INSTRUCTIONS TO FOLLOW: Only the lines from the line with "Recreate this object as parametric three.js" through the line with "-3.4, bottom: -25.0" should be copied, exactly as they appear, with both ends kept.

INFORMATION GIVEN:
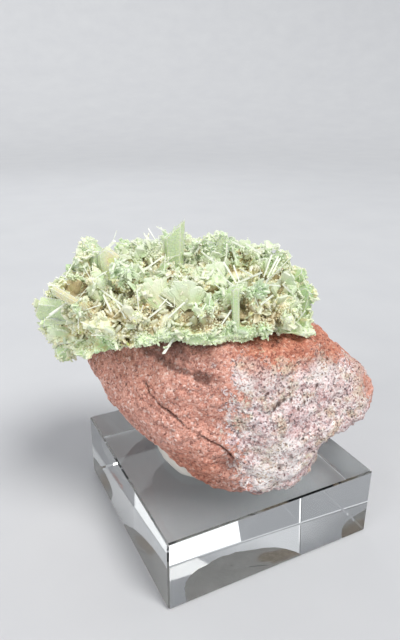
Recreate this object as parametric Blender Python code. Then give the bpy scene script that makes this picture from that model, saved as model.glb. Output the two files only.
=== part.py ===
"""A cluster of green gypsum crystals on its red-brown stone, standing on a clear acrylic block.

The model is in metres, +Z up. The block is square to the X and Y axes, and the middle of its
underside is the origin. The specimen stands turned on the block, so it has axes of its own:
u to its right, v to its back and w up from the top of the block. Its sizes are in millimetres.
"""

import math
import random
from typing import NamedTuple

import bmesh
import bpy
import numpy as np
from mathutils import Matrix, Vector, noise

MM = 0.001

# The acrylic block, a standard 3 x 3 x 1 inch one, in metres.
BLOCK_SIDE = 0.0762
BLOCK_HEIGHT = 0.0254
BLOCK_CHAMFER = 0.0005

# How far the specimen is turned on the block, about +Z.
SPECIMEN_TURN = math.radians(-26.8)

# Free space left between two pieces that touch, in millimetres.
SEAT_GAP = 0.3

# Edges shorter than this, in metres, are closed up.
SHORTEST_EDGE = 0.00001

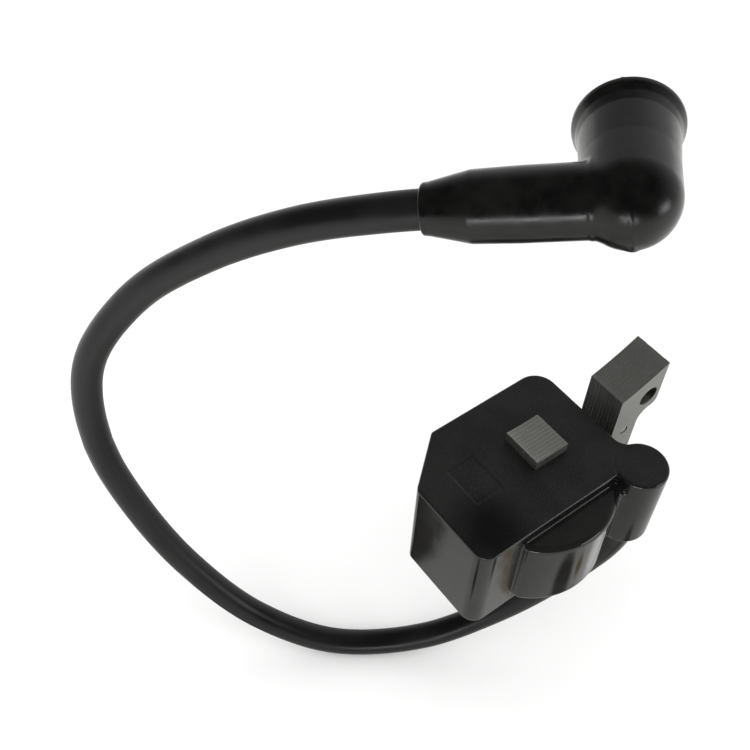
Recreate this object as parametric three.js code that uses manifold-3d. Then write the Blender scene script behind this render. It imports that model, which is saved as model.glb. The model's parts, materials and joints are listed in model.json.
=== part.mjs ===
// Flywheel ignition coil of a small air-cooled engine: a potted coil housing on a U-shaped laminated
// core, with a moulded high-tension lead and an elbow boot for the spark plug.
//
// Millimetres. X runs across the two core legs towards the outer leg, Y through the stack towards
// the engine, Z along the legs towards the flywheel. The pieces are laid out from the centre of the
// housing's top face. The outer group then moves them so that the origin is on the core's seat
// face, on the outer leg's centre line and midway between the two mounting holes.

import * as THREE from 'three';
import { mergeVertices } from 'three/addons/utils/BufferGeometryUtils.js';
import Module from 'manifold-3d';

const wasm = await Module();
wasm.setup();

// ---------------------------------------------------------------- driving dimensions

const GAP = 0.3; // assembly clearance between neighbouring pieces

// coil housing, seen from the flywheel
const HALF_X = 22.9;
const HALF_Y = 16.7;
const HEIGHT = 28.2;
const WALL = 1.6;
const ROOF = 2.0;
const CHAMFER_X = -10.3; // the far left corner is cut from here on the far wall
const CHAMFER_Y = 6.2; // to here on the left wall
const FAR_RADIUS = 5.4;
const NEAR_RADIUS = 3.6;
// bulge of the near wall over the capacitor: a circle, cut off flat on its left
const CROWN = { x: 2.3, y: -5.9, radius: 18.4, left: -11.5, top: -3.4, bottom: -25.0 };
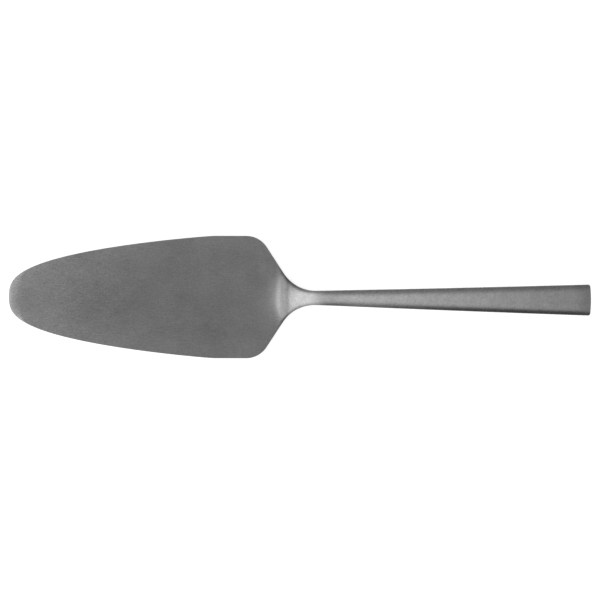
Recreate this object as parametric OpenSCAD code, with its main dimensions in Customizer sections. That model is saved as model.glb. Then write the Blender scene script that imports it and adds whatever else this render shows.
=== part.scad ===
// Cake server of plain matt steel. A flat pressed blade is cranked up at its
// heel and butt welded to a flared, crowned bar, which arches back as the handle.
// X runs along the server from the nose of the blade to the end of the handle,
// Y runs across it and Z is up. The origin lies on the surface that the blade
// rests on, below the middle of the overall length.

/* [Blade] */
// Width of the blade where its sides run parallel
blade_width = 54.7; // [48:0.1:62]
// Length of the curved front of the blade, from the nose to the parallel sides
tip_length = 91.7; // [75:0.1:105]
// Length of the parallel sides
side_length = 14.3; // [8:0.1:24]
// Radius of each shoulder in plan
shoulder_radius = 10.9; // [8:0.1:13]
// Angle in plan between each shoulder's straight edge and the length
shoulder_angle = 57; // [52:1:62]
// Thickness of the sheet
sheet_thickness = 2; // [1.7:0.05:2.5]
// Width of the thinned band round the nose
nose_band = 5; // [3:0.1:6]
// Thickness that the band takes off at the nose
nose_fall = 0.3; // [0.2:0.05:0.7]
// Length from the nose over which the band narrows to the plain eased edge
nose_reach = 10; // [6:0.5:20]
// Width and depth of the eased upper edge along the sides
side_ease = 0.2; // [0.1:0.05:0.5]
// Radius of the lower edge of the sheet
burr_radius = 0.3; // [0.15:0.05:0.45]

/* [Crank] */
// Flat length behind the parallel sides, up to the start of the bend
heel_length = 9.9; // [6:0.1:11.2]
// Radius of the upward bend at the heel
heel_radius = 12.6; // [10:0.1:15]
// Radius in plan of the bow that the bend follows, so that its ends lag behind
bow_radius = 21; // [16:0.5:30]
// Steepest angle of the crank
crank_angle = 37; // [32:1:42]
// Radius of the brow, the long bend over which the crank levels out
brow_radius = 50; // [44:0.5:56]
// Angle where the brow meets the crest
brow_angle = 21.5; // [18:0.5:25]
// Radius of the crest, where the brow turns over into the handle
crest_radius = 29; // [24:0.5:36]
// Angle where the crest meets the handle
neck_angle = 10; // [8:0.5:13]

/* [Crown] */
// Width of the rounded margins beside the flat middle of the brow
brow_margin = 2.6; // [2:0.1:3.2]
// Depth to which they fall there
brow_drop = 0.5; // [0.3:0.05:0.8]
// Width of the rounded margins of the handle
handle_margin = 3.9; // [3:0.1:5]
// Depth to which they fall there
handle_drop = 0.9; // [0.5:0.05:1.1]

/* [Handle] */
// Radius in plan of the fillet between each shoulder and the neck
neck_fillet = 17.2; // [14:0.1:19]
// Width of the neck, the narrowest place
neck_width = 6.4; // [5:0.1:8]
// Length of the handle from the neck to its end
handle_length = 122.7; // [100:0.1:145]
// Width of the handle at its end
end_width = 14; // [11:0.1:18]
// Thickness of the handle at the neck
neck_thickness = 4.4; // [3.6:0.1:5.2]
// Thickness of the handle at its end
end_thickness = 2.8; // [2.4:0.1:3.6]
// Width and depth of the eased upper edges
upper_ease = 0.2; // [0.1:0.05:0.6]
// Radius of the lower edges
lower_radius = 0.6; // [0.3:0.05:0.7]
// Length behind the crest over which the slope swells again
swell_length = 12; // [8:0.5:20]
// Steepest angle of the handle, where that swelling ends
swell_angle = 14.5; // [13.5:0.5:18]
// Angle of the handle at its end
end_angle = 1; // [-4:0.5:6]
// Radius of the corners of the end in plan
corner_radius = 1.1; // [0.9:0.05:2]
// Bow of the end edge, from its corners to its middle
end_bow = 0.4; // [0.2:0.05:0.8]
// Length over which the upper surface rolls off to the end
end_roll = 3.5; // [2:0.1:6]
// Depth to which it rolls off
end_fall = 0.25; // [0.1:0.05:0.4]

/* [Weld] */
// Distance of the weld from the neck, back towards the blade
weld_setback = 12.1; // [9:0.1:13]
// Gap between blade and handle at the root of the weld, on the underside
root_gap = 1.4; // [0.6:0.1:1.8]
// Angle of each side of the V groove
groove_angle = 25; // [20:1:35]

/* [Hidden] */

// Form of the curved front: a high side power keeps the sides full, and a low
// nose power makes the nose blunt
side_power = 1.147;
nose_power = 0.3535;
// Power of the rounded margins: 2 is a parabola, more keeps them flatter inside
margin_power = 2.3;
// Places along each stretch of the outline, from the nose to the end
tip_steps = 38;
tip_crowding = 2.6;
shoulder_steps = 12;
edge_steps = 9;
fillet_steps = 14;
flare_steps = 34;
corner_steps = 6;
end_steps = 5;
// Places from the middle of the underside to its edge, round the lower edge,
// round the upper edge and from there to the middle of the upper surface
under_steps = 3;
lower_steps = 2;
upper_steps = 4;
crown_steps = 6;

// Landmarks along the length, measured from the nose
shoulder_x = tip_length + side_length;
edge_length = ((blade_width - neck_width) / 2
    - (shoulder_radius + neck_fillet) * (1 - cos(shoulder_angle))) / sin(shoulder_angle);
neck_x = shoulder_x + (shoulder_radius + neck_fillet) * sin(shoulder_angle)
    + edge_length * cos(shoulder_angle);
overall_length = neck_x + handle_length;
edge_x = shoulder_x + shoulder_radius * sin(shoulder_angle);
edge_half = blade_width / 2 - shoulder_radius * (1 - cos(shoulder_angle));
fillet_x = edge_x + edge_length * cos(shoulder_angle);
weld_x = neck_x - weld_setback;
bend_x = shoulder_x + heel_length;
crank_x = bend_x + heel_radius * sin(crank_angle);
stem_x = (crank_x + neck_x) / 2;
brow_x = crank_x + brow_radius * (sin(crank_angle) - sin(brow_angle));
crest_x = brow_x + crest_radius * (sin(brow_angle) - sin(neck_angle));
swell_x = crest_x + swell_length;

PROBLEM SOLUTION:
Recreate this object as parametric three.js code that uses manifold-3d. Then write the Blender scene script behind this render. It imports that model, which is saved as model.glb. The model's parts, materials and joints are listed in model.json.
=== part.mjs ===
// Flywheel ignition coil of a small air-cooled engine: a potted coil housing on a U-shaped laminated
// core, with a moulded high-tension lead and an elbow boot for the spark plug.
//
// Millimetres. X runs across the two core legs towards the outer leg, Y through the stack towards
// the engine, Z along the legs towards the flywheel. The pieces are laid out from the centre of the
// housing's top face. The outer group then moves them so that the origin is on the core's seat
// face, on the outer leg's centre line and midway between the two mounting holes.

import * as THREE from 'three';
import { mergeVertices } from 'three/addons/utils/BufferGeometryUtils.js';
import Module from 'manifold-3d';

const wasm = await Module();
wasm.setup();

// ---------------------------------------------------------------- driving dimensions

const GAP = 0.3; // assembly clearance between neighbouring pieces

// coil housing, seen from the flywheel
const HALF_X = 22.9;
const HALF_Y = 16.7;
const HEIGHT = 28.2;
const WALL = 1.6;
const ROOF = 2.0;
const CHAMFER_X = -10.3; // the far left corner is cut from here on the far wall
const CHAMFER_Y = 6.2; // to here on the left wall
const FAR_RADIUS = 5.4;
const NEAR_RADIUS = 3.6;
// bulge of the near wall over the capacitor: a circle, cut off flat on its left
const CROWN = { x: 2.3, y: -5.9, radius: 18.4, left: -11.5, top: -3.4, bottom: -25.0 };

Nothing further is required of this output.